The Cabinet approved Wednesday a series of changes to make the Cyprus Investment Program even more targeted and trustworthy, Finance Minister Harris Georgiades said.
In statements at the Presidential Palace, the Minister of Finance said that the Cabinet was informed Wednesday about the results of an economic impact study in relation to the Cyprus Investment Program.
Since the start of the project in 2013, 1864 cases of naturalization have been approved and 6.6 transactions have been made. The Minister clarified that, transactions were not the same as investments with a positive contribution to the growth rate of an economy. Georgiades said that it is clear from the study that the program is quite important for the real estate and construction sector, but with little overall impact on the economy.
In particular, it appears that about 24% of real estate transactions come as a result of the program and that the real estate and the construction sector have clearly recovered and part of this recovery is a result of the program. The Minister also said that there was no overheating in the real estate sector or particularly high dependence of the economy on this sector.
However, he said, that for the three-year period 2016-2019, the total contribution of the program to growth was 1.2% out of a total of 13 percentage points, which was the growth over the last three years.

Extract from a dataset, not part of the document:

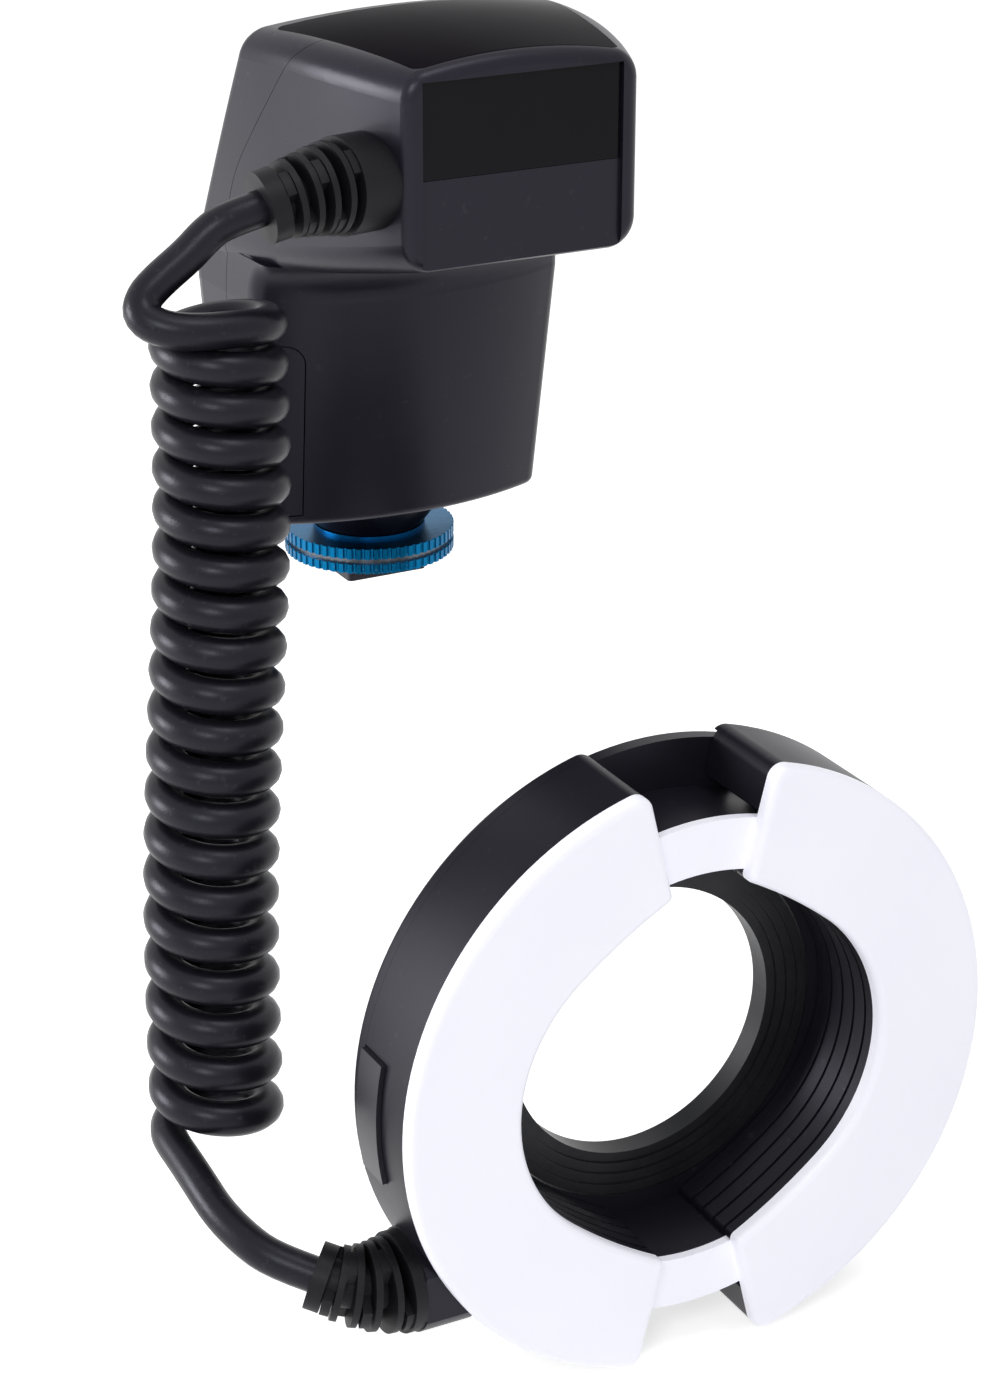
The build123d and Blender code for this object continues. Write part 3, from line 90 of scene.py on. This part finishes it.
# Curly cord: one rubber-sheathed wire, wound hot into a spring. It leaves the control unit's
# strain relief, turns down into the coil, and runs from the coil's foot to the ring head.
class Link:
    """A socket of a finish's nodes; arithmetic on it adds Math nodes."""

    def __init__(self, maker, socket):
        self.maker = maker
        self.socket = socket

    def __add__(self, other):
        return self.maker.sum("ADD", self, other)

    def __radd__(self, other):
        return self.maker.sum("ADD", other, self)

    def __sub__(self, other):
        return self.maker.sum("SUBTRACT", self, other)

    def __rsub__(self, other):
        return self.maker.sum("SUBTRACT", other, self)

    def __mul__(self, other):
        return self.maker.sum("MULTIPLY", self, other)

    def __rmul__(self, other):
        return self.maker.sum("MULTIPLY", other, self)


class Maker:
    """Adds nodes to a material or to the surround, one call at a time."""

    def __init__(self, tree):
        self.tree = tree

    def node(self, kind, settings, values, output=0):
        """Adds a node: its settings come first, then the values or links of its sockets."""
        made = self.tree.nodes.new(kind)
        for key, value in settings.items():
            setattr(made, key, value)
        for key, value in values.items():
            self.join(made.inputs[key], value)
        return Link(self, made.outputs[output])

    def join(self, socket, value):
        """Sets a socket, or links it."""
        if isinstance(value, Link):
            self.tree.links.new(value.socket, socket)
        else:
            socket.default_value = value

    def sum(self, operation, first, second):
        """One Math node."""
        return self.node("ShaderNodeMath", {"operation": operation}, {0: first, 1: second})


class Finish(Maker):
    """A material for one kind of surface, with its steady values set by name."""

    def __init__(self, name, **constants):
        self.material = bpy.data.materials.new(name)
        self.material.use_nodes = True
        super().__init__(self.material.node_tree)
        self.surface = self.tree.nodes["Principled BSDF"]
        for socket, value in constants.items():
            self.surface.inputs[socket.replace("_", " ")].default_value = value
        self.place = self.node("ShaderNodeTexCoord", {}, {}, "Object")

    def mix(self, share, first, second):
        """Colour between two colours."""
        sockets = {0: share, 6: first, 7: second}
        return self.node("ShaderNodeMix", {"data_type": "RGBA"}, sockets, 2)

    def noise(self, size, detail=3.0, stretch=(1, 1, 1)):
        """Noise whose features are about this many metres across."""
        place = self.node("ShaderNodeMapping", {}, {"Vector": self.place, "Scale": stretch})
        sockets = {"Vector": place, "Scale": 1 / size, "Detail": detail}
        return self.node("ShaderNodeTexNoise", {}, sockets)

    def ramp(self, value, low, high):
        """0 below the low value, 1 above the high one."""
        sockets = {"Value": value, "From Min": low, "From Max": high}
        return self.node("ShaderNodeMapRange", {}, sockets)

    def bump(self, height, depth):
        """Normal for a height of this depth in metres."""
        return self.node("ShaderNodeBump", {}, {"Height": height, "Distance": depth})

    def set(self, **links):
        """Joins the surface's changing sockets."""
        for socket, value in links.items():
            self.join(self.surface.inputs[socket.replace("_", " ")], value)
        return self.material


black_sheen = (0.86, 0.84, 1.0, 1)
rubber_dark = (0.005, 0.005, 0.008, 1)
rubber_pale = (0.010, 0.010, 0.014, 1)
rubber_dust_grey = (0.06, 0.06, 0.065, 1)
rubber = Finish("cord_rubber", IOR=1.5, Specular_IOR_Level=0.24, Specular_Tint=black_sheen)
rubber_grain = rubber.noise(size=0.00035, detail=4)
rubber_cloud = rubber.noise(size=0.012)
rubber_dust = rubber.ramp(rubber.noise(size=0.0015, detail=6), low=0.62, high=0.72)
rubber_tone = rubber.mix(rubber_cloud, rubber_dark, rubber_pale)
cord_rubber = rubber.set(
    Base_Color=rubber.mix(rubber_dust * 0.25, rubber_tone, rubber_dust_grey),
    Roughness=0.28 + rubber_cloud * 0.10 + rubber_dust * 0.15,
    Normal=rubber.bump(rubber_grain, depth=0.00003),
)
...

On the basis of these economic findings and a relevant report from the Council of Economy and Competitiveness, the Cabinet has today adopted a series of changes.
Referring to the most significant changes, the Minister pointed out the mandatory contribution to the Foundation for Research and Innovation to further encourage the creation of an eco-system of business innovation and the mandatory contribution to the Cyprus Land Development Corporation in order to finance affordable housing.
The main changes on the plan are:
A mandatory donation of € 75,000 to the Foundation for Research and Innovation to promote the creation of an entrepreneurial innovation ecosystem, an obligation that can be waived under certain conditions.
A mandatory donation of € 75,000 to the Cyprus Land Development Corporation, aiming at the contribution to the integrated housing policy, specifically for the purpose of implementing affordable housing projects and the implementation of other housing plans / measures.
The inclusion of investments in the shipping sector in the eligible investments, on the basis of specific measurable criteria.
The inclusion of investment in Registered Alternative Investment Funds in the eligible investments, as well as the possibility for these Organizations to invest up to € 200,000 in Cyprus Stock Exchange’s secondary market.
Obligation to maintain the required investments for a period of at least 5 years from the date of naturalization, instead of 3 years.
A complete abolition of investment in government bonds as an acceptable investment within the Program.
Where the investment relates to the purchase of real estate or property as well as in the case of a permanent homeowner, a planning permission, a completion certificate and a bank waiver will be required.
The applicant must have a Schengen visa in order to be able to apply for naturalization.
An applicant who has applied for the acquisition of citizenship in any other Member State of the European Union and has been rejected will not be entitled to acquire Cypriot citizenship within the framework of the Cyprus Investment Programme.
The applicant should be in possession of a residence permit in the Republic of Cyprus for at least six (6) months prior to naturalization as a Cypriot citizen.
An Annual Implementation Report that includes the number of naturalizations, nationality of the applicants and the sector in which the investments were made will be prepared for the sake of transparency and correct information.
Reaffirmation of the ban on the advertising of the Investment Programmes in public places and on the Internet, with particular emphasis on the visibility of the Cypriot passport and the symbols of the Republic and the EU.